Prompt: Show every line containing "their" by copying it.

— Begin Data entries —

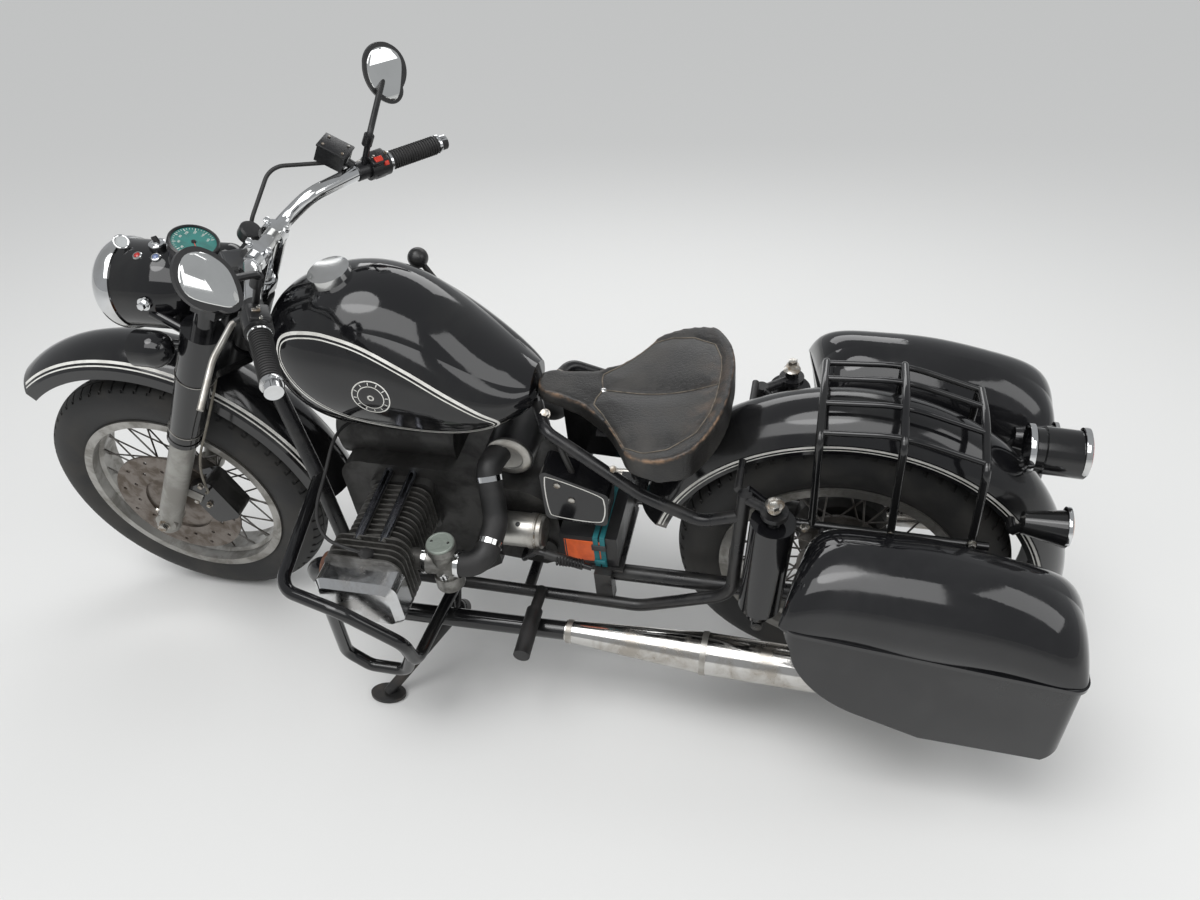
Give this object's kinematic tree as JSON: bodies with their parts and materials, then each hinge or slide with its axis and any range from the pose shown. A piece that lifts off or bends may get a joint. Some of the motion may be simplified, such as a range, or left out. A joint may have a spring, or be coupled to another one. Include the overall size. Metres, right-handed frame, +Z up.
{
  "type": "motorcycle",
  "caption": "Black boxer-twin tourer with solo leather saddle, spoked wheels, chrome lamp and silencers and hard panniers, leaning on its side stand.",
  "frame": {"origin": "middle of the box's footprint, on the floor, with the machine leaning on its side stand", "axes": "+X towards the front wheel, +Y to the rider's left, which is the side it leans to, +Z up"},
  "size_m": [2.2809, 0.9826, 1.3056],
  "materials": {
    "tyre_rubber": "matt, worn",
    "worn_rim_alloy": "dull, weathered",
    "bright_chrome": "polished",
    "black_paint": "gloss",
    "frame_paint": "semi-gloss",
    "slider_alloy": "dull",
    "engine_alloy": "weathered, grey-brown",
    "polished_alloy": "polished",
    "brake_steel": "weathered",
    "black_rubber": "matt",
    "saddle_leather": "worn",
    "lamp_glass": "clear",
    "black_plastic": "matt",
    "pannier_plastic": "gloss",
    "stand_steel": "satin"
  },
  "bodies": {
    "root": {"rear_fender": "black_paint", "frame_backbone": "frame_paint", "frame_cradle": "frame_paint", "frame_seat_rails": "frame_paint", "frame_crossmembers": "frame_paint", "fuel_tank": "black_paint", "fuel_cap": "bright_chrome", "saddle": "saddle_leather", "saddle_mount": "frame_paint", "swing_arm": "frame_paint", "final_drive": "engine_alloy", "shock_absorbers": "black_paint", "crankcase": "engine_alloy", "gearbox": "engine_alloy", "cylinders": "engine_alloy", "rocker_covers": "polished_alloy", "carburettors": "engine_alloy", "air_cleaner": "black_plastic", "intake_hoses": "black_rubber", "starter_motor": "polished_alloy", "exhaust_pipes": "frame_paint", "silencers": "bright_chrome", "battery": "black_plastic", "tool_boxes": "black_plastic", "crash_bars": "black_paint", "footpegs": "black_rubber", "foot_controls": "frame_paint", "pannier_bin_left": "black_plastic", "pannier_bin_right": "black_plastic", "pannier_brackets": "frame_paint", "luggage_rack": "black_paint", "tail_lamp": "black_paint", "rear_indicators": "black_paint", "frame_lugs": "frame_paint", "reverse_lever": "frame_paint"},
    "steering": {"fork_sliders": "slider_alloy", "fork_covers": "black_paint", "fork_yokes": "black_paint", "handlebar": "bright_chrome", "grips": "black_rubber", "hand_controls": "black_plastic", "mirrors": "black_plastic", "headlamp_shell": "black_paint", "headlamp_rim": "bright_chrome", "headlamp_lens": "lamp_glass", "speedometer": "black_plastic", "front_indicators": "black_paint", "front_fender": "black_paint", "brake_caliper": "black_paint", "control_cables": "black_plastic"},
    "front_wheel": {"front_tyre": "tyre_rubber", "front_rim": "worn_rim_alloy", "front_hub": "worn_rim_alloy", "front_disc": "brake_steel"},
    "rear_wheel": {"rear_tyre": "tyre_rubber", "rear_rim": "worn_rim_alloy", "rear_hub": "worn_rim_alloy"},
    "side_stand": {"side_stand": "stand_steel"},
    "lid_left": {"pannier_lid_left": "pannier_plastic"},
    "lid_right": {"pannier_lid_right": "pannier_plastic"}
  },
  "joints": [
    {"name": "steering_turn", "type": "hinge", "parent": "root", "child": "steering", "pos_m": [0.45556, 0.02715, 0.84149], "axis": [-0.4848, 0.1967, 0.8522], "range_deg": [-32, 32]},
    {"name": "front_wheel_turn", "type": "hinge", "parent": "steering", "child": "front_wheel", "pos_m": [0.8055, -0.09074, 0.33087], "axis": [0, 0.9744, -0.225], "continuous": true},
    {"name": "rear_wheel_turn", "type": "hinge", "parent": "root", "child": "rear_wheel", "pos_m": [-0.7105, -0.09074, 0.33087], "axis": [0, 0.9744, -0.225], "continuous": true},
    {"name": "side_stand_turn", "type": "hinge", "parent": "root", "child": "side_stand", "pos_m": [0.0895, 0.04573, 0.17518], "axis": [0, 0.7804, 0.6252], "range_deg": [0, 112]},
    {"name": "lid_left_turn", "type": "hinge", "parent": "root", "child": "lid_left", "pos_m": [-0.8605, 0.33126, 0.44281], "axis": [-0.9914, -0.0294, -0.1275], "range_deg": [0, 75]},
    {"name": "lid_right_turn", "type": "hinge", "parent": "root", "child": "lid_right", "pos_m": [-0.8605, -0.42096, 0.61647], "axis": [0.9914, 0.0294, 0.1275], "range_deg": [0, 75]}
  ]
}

— End Data entries —
— Begin Data entries —

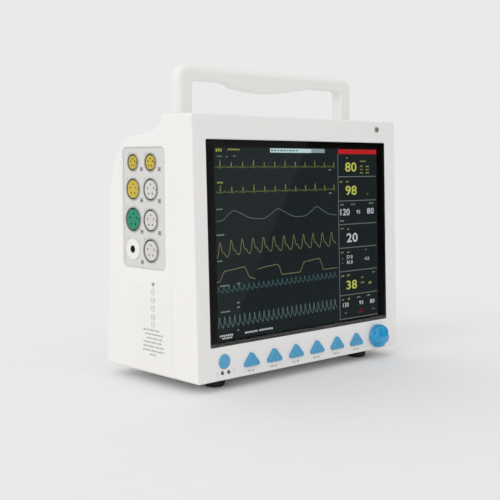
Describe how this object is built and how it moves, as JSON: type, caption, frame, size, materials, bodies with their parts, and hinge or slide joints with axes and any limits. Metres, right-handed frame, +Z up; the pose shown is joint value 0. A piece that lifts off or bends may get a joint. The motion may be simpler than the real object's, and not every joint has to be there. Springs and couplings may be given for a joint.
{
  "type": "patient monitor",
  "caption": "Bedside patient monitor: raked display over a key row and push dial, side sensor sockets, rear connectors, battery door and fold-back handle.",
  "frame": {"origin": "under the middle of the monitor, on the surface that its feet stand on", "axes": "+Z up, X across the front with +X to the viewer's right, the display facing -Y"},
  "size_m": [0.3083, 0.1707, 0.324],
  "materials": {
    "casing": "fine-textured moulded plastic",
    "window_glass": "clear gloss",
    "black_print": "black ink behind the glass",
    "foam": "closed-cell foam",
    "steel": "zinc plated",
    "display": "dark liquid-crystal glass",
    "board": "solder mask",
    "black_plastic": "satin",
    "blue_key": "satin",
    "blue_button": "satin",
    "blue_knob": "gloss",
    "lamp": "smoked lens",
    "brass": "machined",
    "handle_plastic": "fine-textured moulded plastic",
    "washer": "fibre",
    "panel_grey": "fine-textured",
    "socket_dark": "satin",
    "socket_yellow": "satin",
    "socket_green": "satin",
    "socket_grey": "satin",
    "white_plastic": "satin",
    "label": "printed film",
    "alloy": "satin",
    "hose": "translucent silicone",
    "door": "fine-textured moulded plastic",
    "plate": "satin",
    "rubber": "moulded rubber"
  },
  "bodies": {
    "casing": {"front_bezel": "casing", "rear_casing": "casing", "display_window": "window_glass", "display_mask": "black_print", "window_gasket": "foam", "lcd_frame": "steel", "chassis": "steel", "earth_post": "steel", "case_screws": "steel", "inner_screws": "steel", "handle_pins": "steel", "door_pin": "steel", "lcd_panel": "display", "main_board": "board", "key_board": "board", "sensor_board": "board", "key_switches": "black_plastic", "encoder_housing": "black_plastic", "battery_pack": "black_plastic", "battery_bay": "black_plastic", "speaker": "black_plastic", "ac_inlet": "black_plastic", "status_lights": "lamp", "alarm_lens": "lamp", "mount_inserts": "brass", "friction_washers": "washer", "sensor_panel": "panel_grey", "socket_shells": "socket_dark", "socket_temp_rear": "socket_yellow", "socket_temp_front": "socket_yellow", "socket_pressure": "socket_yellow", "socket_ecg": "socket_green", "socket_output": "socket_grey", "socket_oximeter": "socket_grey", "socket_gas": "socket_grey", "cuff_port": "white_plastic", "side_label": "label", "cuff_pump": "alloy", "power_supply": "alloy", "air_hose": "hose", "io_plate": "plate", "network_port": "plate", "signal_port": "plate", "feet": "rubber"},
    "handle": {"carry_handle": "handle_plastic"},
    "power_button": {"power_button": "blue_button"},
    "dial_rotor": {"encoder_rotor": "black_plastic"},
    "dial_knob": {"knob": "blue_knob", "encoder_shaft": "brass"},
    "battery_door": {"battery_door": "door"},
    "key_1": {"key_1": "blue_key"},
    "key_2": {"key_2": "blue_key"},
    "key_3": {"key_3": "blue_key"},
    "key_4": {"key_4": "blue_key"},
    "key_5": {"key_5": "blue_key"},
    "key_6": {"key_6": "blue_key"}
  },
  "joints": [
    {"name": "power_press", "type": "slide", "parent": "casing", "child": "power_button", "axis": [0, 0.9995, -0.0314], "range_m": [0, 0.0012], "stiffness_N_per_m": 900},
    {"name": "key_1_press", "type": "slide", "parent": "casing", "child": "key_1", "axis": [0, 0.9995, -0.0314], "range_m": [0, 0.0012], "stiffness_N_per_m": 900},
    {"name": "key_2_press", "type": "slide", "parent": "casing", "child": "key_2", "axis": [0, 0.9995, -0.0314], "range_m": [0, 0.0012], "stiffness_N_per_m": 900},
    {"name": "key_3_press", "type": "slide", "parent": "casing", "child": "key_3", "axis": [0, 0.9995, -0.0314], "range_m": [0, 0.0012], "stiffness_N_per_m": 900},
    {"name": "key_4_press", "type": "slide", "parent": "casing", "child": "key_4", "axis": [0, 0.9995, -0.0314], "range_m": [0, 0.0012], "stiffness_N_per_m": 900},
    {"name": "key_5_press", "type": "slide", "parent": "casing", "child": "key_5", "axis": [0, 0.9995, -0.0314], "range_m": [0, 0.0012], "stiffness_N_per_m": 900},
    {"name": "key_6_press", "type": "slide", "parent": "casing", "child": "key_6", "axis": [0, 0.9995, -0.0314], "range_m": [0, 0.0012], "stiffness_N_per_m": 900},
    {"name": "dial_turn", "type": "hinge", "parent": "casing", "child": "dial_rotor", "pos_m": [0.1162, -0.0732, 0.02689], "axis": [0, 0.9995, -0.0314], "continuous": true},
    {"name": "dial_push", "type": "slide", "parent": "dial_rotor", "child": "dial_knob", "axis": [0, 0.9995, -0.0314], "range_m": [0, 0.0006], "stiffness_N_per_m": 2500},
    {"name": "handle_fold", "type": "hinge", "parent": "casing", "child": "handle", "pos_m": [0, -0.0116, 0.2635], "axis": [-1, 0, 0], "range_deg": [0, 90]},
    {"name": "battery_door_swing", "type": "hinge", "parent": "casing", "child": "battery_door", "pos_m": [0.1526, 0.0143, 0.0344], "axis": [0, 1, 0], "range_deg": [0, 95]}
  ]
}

— End Data entries —
— Begin Data entries —

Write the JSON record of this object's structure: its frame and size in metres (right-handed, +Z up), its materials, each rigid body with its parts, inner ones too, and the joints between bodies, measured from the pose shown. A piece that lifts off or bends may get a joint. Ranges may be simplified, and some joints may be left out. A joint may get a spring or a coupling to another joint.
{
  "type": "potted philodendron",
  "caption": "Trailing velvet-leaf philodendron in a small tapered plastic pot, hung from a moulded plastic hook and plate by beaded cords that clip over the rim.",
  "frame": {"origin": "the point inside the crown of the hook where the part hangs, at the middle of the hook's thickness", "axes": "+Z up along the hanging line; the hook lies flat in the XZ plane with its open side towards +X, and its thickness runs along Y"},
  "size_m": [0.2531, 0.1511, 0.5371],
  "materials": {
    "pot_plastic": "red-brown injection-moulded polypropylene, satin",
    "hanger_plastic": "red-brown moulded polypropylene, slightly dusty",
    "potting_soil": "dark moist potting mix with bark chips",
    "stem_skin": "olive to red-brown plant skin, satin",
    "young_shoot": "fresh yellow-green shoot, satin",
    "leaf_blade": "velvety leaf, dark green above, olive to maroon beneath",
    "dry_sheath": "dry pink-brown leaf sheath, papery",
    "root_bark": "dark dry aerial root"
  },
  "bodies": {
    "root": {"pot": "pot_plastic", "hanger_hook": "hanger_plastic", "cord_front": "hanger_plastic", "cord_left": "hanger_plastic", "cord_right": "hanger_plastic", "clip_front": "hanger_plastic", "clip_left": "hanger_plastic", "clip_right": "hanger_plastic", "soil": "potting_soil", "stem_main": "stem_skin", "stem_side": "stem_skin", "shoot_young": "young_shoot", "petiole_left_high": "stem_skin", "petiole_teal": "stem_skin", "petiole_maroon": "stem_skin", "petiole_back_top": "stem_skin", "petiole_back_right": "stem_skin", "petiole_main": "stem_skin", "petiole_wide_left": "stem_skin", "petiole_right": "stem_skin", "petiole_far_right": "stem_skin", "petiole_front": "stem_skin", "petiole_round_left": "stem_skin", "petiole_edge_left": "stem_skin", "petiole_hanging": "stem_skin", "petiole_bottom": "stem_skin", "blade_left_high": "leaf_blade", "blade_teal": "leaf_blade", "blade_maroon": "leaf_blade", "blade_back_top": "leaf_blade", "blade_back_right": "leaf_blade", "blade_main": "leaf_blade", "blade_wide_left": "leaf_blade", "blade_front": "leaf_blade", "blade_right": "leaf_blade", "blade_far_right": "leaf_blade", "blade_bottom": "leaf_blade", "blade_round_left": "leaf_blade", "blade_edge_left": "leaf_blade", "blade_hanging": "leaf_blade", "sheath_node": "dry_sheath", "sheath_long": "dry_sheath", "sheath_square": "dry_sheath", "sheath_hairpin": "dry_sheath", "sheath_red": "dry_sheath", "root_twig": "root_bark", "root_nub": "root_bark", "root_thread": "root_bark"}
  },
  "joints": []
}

— End Data entries —

Problem solution:
Give this object's kinematic tree as JSON: bodies with their parts and materials, then each hinge or slide with its axis and any range from the pose shown. A piece that lifts off or bends may get a joint. Some of the motion may be simplified, such as a range, or left out. A joint may have a spring, or be coupled to another one. Include the overall size. Metres, right-handed frame, +Z up.
Describe how this object is built and how it moves, as JSON: type, caption, frame, size, materials, bodies with their parts, and hinge or slide joints with axes and any limits. Metres, right-handed frame, +Z up; the pose shown is joint value 0. A piece that lifts off or bends may get a joint. The motion may be simpler than the real object's, and not every joint has to be there. Springs and couplings may be given for a joint.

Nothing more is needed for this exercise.